PROBLEM DETAILS: Copy each line exactly. Leave nothing out.

DATA LINES:
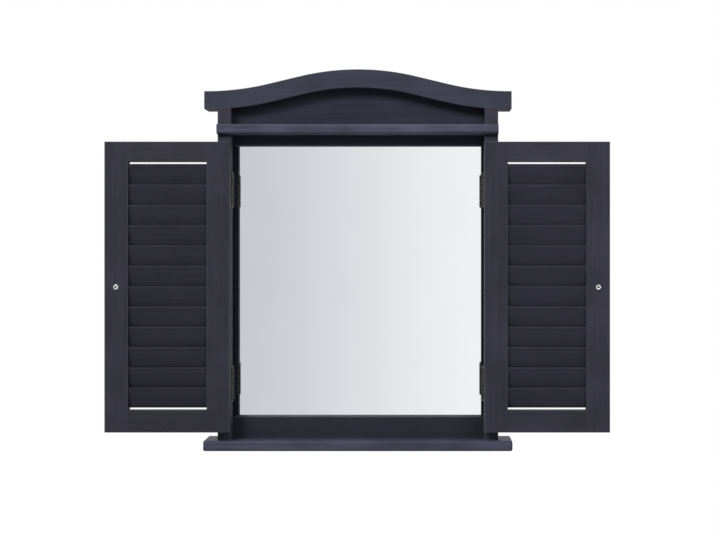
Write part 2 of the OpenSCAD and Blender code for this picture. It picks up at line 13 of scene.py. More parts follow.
import bmesh
import bpy
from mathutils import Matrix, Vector


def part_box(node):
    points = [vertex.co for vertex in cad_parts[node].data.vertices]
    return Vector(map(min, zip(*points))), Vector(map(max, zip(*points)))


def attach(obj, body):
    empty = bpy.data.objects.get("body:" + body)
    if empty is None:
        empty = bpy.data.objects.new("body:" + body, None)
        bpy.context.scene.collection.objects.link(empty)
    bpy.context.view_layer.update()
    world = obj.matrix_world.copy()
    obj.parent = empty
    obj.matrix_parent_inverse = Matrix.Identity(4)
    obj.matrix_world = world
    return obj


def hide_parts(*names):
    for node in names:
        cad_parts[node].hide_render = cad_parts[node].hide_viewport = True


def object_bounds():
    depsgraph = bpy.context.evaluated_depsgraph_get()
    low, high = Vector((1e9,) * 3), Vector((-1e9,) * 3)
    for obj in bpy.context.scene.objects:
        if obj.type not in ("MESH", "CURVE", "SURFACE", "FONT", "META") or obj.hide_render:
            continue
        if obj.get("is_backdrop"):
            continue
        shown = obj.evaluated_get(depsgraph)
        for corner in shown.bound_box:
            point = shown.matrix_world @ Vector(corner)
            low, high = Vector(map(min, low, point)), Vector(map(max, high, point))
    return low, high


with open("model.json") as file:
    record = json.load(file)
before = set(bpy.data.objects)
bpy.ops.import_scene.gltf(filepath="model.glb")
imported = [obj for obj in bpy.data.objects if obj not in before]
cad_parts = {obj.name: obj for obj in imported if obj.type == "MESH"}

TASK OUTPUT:
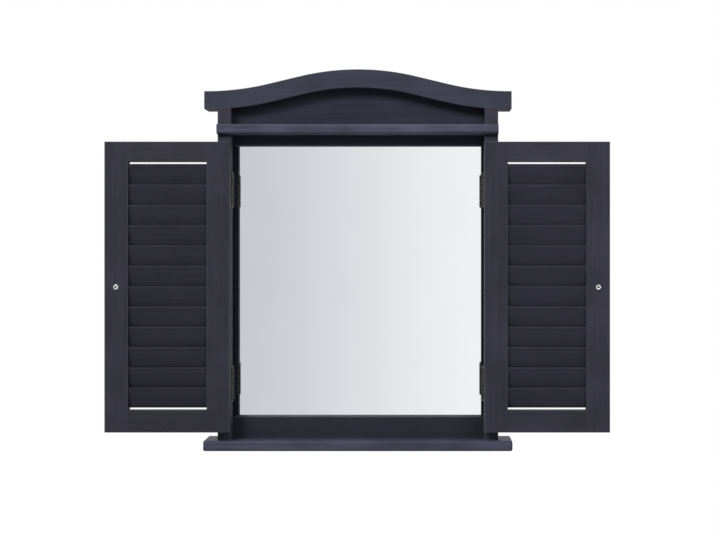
Write part 2 of the OpenSCAD and Blender code for this picture. It picks up at line 13 of scene.py. More parts follow.
import bmesh
import bpy
from mathutils import Matrix, Vector


def part_box(node):
    points = [vertex.co for vertex in cad_parts[node].data.vertices]
    return Vector(map(min, zip(*points))), Vector(map(max, zip(*points)))


def attach(obj, body):
    empty = bpy.data.objects.get("body:" + body)
    if empty is None:
        empty = bpy.data.objects.new("body:" + body, None)
        bpy.context.scene.collection.objects.link(empty)
    bpy.context.view_layer.update()
    world = obj.matrix_world.copy()
    obj.parent = empty
    obj.matrix_parent_inverse = Matrix.Identity(4)
    obj.matrix_world = world
    return obj


def hide_parts(*names):
    for node in names:
        cad_parts[node].hide_render = cad_parts[node].hide_viewport = True


def object_bounds():
    depsgraph = bpy.context.evaluated_depsgraph_get()
    low, high = Vector((1e9,) * 3), Vector((-1e9,) * 3)
    for obj in bpy.context.scene.objects:
        if obj.type not in ("MESH", "CURVE", "SURFACE", "FONT", "META") or obj.hide_render:
            continue
        if obj.get("is_backdrop"):
            continue
        shown = obj.evaluated_get(depsgraph)
        for corner in shown.bound_box:
            point = shown.matrix_world @ Vector(corner)
            low, high = Vector(map(min, low, point)), Vector(map(max, high, point))
    return low, high


with open("model.json") as file:
    record = json.load(file)
before = set(bpy.data.objects)
bpy.ops.import_scene.gltf(filepath="model.glb")
imported = [obj for obj in bpy.data.objects if obj not in before]
cad_parts = {obj.name: obj for obj in imported if obj.type == "MESH"}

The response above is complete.